• INFORMATION SHOWN:
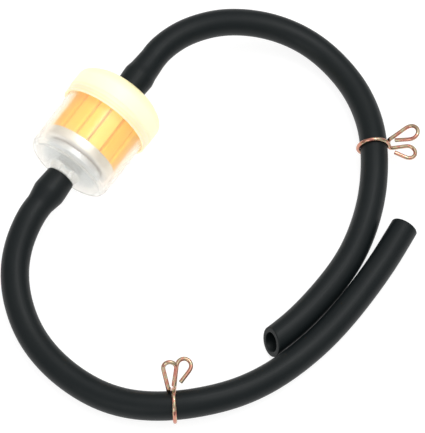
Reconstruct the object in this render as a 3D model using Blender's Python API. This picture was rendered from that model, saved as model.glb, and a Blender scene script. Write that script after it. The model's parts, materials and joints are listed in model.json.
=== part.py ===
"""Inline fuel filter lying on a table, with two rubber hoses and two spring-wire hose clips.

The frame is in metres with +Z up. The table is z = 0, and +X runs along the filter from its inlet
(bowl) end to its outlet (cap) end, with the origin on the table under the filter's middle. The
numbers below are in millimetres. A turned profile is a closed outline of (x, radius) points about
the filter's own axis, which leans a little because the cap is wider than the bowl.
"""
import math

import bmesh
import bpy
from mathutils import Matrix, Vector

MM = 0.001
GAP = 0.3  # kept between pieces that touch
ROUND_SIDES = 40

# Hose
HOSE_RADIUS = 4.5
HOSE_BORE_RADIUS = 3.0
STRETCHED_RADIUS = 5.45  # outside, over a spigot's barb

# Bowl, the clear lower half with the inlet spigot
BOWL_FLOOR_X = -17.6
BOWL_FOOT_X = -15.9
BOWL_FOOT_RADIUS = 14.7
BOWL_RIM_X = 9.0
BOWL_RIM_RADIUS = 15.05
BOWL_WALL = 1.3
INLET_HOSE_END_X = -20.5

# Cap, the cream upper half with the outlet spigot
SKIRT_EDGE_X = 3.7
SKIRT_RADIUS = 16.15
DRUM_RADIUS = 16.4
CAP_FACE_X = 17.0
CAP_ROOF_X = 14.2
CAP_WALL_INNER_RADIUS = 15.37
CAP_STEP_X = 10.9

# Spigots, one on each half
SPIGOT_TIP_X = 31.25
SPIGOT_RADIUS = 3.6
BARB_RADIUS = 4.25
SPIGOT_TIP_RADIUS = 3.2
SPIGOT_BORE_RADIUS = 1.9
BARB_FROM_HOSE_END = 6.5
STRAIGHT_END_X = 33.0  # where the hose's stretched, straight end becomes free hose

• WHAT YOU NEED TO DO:
Repeat the data exactly. Leave nothing out.

• EXERCISE RESULT:
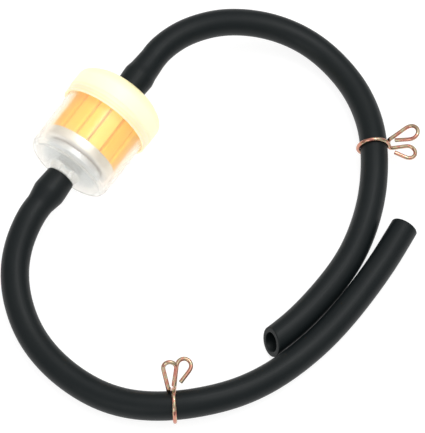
Reconstruct the object in this render as a 3D model using Blender's Python API. This picture was rendered from that model, saved as model.glb, and a Blender scene script. Write that script after it. The model's parts, materials and joints are listed in model.json.
=== part.py ===
"""Inline fuel filter lying on a table, with two rubber hoses and two spring-wire hose clips.

The frame is in metres with +Z up. The table is z = 0, and +X runs along the filter from its inlet
(bowl) end to its outlet (cap) end, with the origin on the table under the filter's middle. The
numbers below are in millimetres. A turned profile is a closed outline of (x, radius) points about
the filter's own axis, which leans a little because the cap is wider than the bowl.
"""
import math

import bmesh
import bpy
from mathutils import Matrix, Vector

MM = 0.001
GAP = 0.3  # kept between pieces that touch
ROUND_SIDES = 40

# Hose
HOSE_RADIUS = 4.5
HOSE_BORE_RADIUS = 3.0
STRETCHED_RADIUS = 5.45  # outside, over a spigot's barb

# Bowl, the clear lower half with the inlet spigot
BOWL_FLOOR_X = -17.6
BOWL_FOOT_X = -15.9
BOWL_FOOT_RADIUS = 14.7
BOWL_RIM_X = 9.0
BOWL_RIM_RADIUS = 15.05
BOWL_WALL = 1.3
INLET_HOSE_END_X = -20.5

# Cap, the cream upper half with the outlet spigot
SKIRT_EDGE_X = 3.7
SKIRT_RADIUS = 16.15
DRUM_RADIUS = 16.4
CAP_FACE_X = 17.0
CAP_ROOF_X = 14.2
CAP_WALL_INNER_RADIUS = 15.37
CAP_STEP_X = 10.9

# Spigots, one on each half
SPIGOT_TIP_X = 31.25
SPIGOT_RADIUS = 3.6
BARB_RADIUS = 4.25
SPIGOT_TIP_RADIUS = 3.2
SPIGOT_BORE_RADIUS = 1.9
BARB_FROM_HOSE_END = 6.5
STRAIGHT_END_X = 33.0  # where the hose's stretched, straight end becomes free hose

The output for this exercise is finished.